1926 - Louis Armstrong introduces scat singing when he records "Heebie Jeebies." As Armstrong tells it, he improvised his vocals when his lyric sheet fell off the stand.

1965 - Jimmy Page released a solo single called "She Just Satisfies." Page played all the instruments on it except for the drums, and produced the track, as well as singing lead vocals. It's actually a nice slab of garage rock. Take a listen below.

1970 - The Beatles release Hey Jude. Essentially a clearinghouse for singles that never appeared on album, the record relies heavily on songs released between 1968 and 1969, but it also stretches back to get both sides of the 1966 single "Paperback Writer"/"Rain" and "Can't Buy Me Love" and "I Should Have Known Better". Great songs all, they all sound good together here.

1987 - The Beatles finally enter the CD age with the release of the group’s first four albums – Please Please Me, With the Beatles, A Hard Day’s Night and Beatles for Sale – in their original British formats on compact disc.

Lawsuits over royalties plus concerns over being able to meet demand long were cited as some of the reasons why the Beatles' catalogue took so long to come out on CD.

( Actually, Abbey Road, was issued in Japan in 1983. This pressing was on sale for a very short period of time and then taken off the market)

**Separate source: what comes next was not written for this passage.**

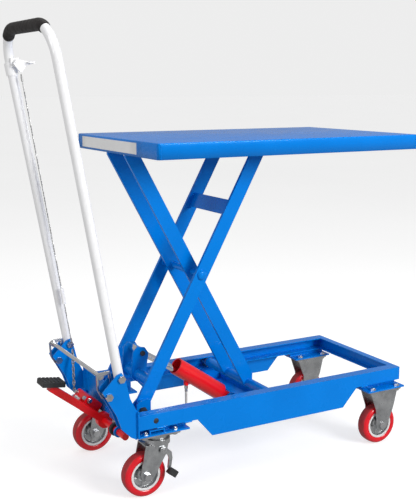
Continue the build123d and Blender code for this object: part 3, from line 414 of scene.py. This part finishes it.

2001 - Daft Punk's second album, Discovery, marks a change in their musical direction from house to electronic disco. Abusing their pitch-bend and vocoder effects as though they were going out of style, the duo loops nearly everything they can get their sequencers on -- divas, vocoders, synth-guitars, electric piano -- and conjures a sound worthy of bygone electro-pop technicians like Giorgio Moroder. Daft Punk even manage a sense of humor about their own work, closing with a ten-minute track aptly titled "Too Long."

2002 - Norah Jones releases her debut album Come Away With Me.

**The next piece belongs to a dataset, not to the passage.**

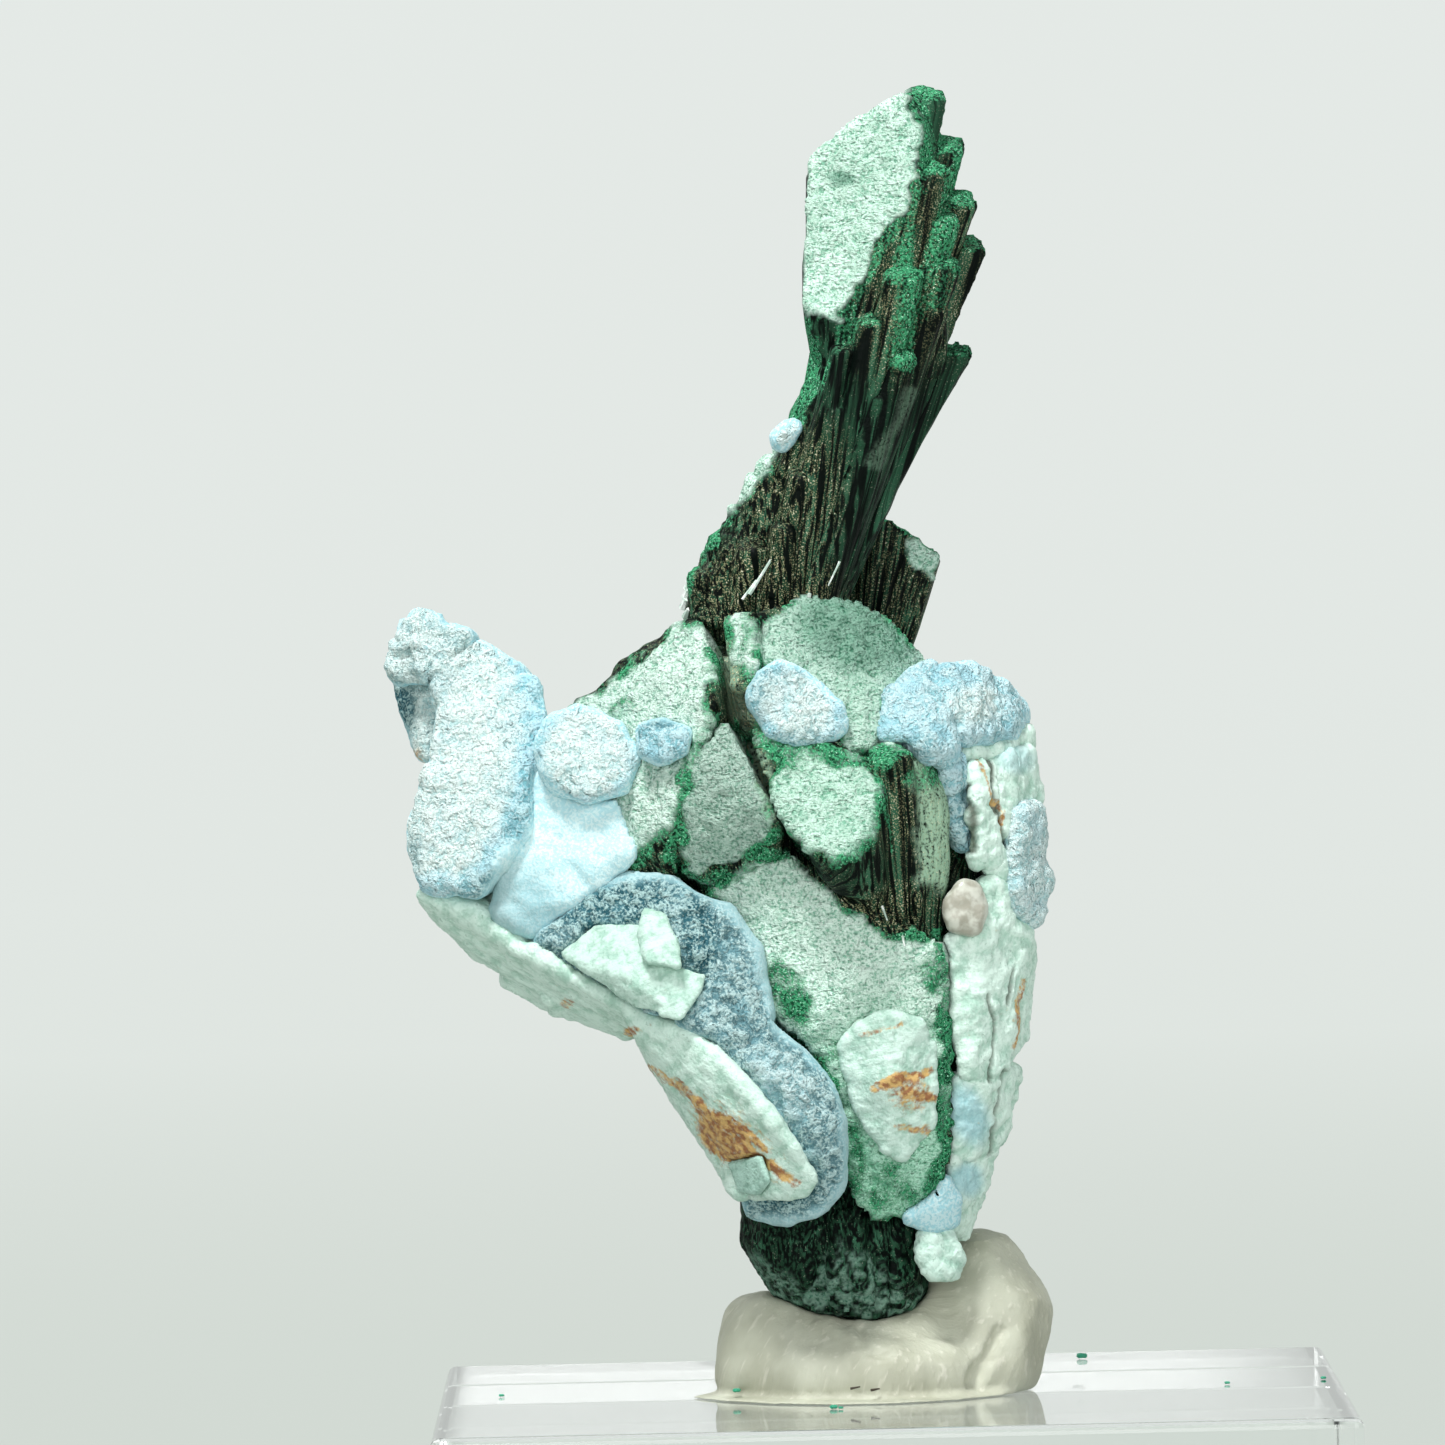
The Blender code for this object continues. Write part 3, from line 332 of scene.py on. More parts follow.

It's is a mellow, acoustic pop affair with soul and country overtones, immaculately produced by the great Arif Mardin. Both have a gift for melody, simple yet elegant progressions, and evocative lyrics. Jones, for her part, wrote the title track and and also included convincing readings of Hank Williams' "Cold Cold Heart," J.D. Loudermilk's "Turn Me On," and Hoagy Carmichael's "The Nearness of You."

Birthdays:

Fats Domino was born today in 1928. The most popular exponent of the classic New Orleans R&B sound, Fats Domino sold more records than any other Black rock & roll star of the 1950s. His relaxed, lolling boogie-woogie piano style and easygoing, warm vocals anchored a long series of national hits from the mid-'50s to the early '60s.

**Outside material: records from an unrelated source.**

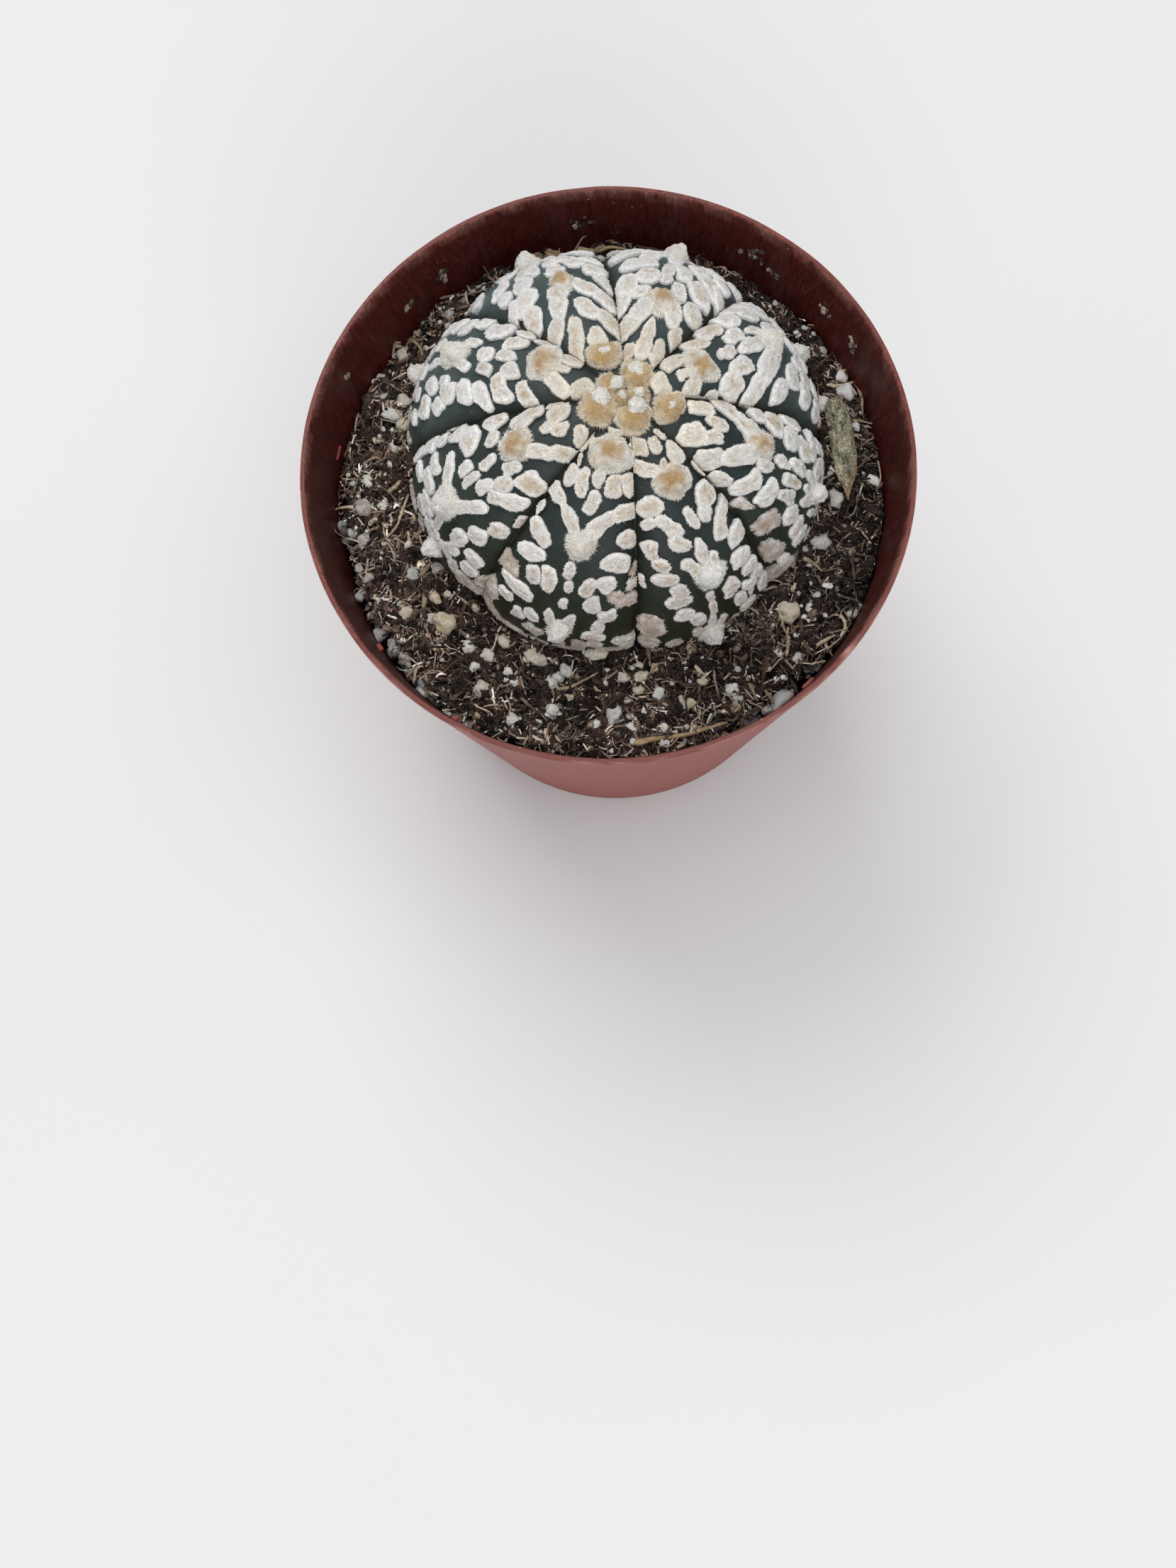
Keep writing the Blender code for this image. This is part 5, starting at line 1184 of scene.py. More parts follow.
@dataclass
class Flecks:
    """The felted flecks of one rib, with their fringe of fibres."""

    skin: Skin
    pad: Stamp
    fibre: Stamp
    finish: Material
    fibre_finish: Material
    shrink: float = 0.94
    rise: float = 0.86
    root: float = 0.7
    follow: float = 0.62
    keep_off: float = 0.1
    teeth_per_mm: float = 1.6
    fringe_per_mm: float = 7.8
    nap_per_mm2: float = 4.0
    fibre_width: float = 0.046
    ragged: float = 0.17
    stains: tuple[float, float] = (0.16, 0.62)
    cream: Array = shade("#ece3d0")
    white: Array = shade("#f5f6f7")
    # Pinkish white painted onto the wool in front: a painted reflection of warm light bouncing from the
    # front.
    painted_bounce: Array = shade("#f4f0ec")
    tan: Array = shade("#b99b6c")
    dusty: Array = shade("#b39d86")
    browned: Array = shade("#73563a")

    def build(self, rib: str, flecks: list[Fleck]) -> None:
        """Makes the pads and the fibres of one rib.

        Args:
            rib: the rib's letter.
            flecks: its flecks.
        """
        pads, fibres = Heap(), Heap()
        for index, read in enumerate(flecks):
            fleck = replace(read, length=read.length * self.shrink, width=read.width * self.shrink)
            rng = np.random.default_rng((ord(rib), index))
            shape = PadShape.drawn(rng, read.torn)
            self.add_pad(pads, fleck, shape)
            self.add_fibres(fibres, fleck, shape, rng)
        fitted(pads.piece(f"flecks_rib_{rib}", self.finish), "cactus_flesh")
        fitted(fibres.piece(f"fleck_fibres_rib_{rib}", self.fibre_finish), "cactus_flesh")

    def laid(self, fleck: Fleck, shape: "PadShape", theta: Array, reach: Array,
             rise: Array) -> tuple[Array, Array, Array]:
        """Lays places of a pad on the skin.

        Args:
            fleck: the fleck.
            shape: its outline.
            theta: direction in the pad, in radians.
            reach: share of the outline's distance.
            rise: height above the skin, negative below it.

        Returns:
            Points, the skin's outward directions there, and the distance to the furrow.
        """
        across, along = fleck.on_rib(*shape.plan(theta, reach, fleck))
        place = self.skin.on_rib(fleck.rib, across, along, self.keep_off)
        sunk = self.skin.furrow(*place)
        points = self.skin.point(*place, rise - np.where(rise < 0, sunk, sunk * self.follow))
        return points, self.skin.normal(*place), self.skin.across_furrows(*place)

    def add_pad(self, heap: Heap, fleck: Fleck, shape: "PadShape") -> None:
        """Adds one pad: a felt mat with creases along it and a lobed edge.

        Args:
            heap: what is added to.
            fleck: the fleck.
            shape: its outline.
        """
        start = self.pad.points
        wide, theta = around(start)
        angle = np.arccos(np.clip(start[:, 2], -1.0, 1.0))
        top = angle <= math.pi / 2 + 1e-6
        under = np.clip((angle - math.pi / 2) / (angle.max() - math.pi / 2), 0.0, 1.0)
        reach = np.where(top, np.sin(np.minimum(angle, math.pi / 2)) ** 0.8, 1.0 - 0.2 * under)
        reach = np.where(wide < 1e-4, 0.0, reach)
        dome = np.maximum(np.cos(np.minimum(angle, math.pi / 2)), 0.0) ** 0.36
        fold, groove = shape.folds(theta, reach, fleck)
        height = self.rise * fleck.small * fleck.thin * dome * shape.plump - fold * fleck.small
        rise = np.where(top, np.maximum(height, 0.02 * dome), -self.root * under - 0.02)
        points, normals, near = self.laid(fleck, shape, theta, reach, rise)
        ragged = Relief(31).layered(points, 0.8, 3, 0.65)
        points = points + normals * (ragged * self.ragged * fleck.small * dome * top)[:, None]
        heap.add(points, self.pad.faces, self.tint(fleck, shape, points, reach, groove, near))

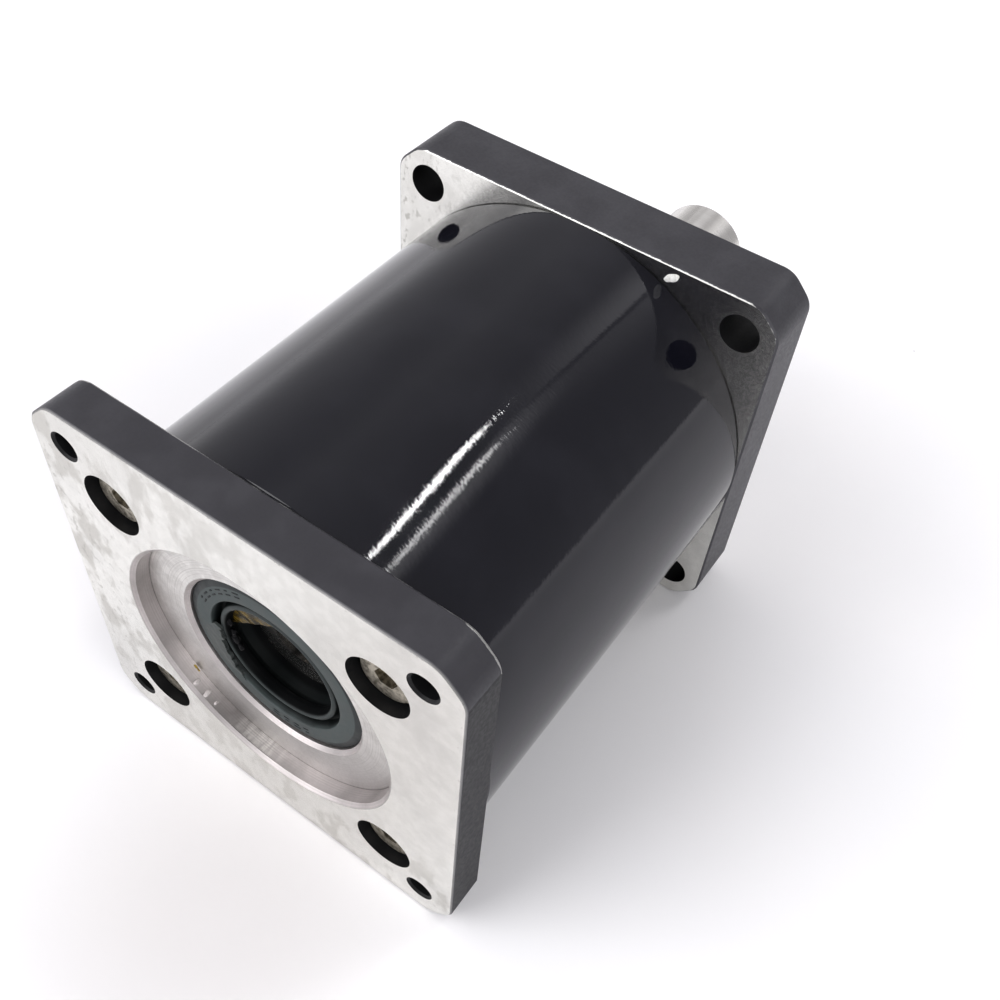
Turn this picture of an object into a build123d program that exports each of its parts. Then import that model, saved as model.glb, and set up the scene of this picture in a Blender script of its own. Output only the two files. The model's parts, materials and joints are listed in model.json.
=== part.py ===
from build123d import *
import math
import os

# Inline planetary gearbox with square flanges, single stage, 9:1.
# X runs along the shaft and points out of the output face, which lies at X = 0.
# Z is up, and the gearbox rests on the lower flats of its two flanges.

# Frame
frame_side = 57.0
corner_turning_radius = 38.0
corner_blend = 3.2
edge_bevel = 0.25
body_radius = 28.4
input_flange_thickness = 5.5
body_length = 56.0
output_flange_thickness = 9.0

# Interfaces
mounting_pitch = 47.14
pilot_radius = 19.05
pilot_recess_depth = 2.5
pilot_mouth_bevel = 0.45
pilot_boss_height = 2.0
motor_thread_radius = 1.65
motor_thread_mouth_radius = 1.95
mounting_hole_radius = 2.65
shaft_radius = 7.0
shaft_reach = 35.0
shaft_end_bevel = 0.8
motor_shaft_radius = 4.0

# Low-head cap screws that hold both flanges to the body
screw_pitch = 36.2
screw_radius = 1.98
screw_clearance_radius = 2.25
screw_head_radius = 3.5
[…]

Johnny Cash was born today in 1932. Johnny Cash was one of the most imposing and influential figures in post-World War II country music. With his deep, resonant baritone and spare percussive guitar, he had a basic, distinctive sound. Cash didn't sound like Nashville, nor did he sound like honky tonk or rock & roll. He created his own subgenre, falling halfway between the blunt emotional honesty of folk, the rebelliousness of rock & roll, and the world-weariness of country. Cash's career coincided with the birth of rock & roll, and his rebellious attitude and simple, direct musical attack shared a lot of similarities with rock. However, there was a deep sense of history -- as he would later illustrate with his series of historical albums -- that kept him forever tied with country. (Photo credit should read DANIEL JANIN/AFP via Getty Images)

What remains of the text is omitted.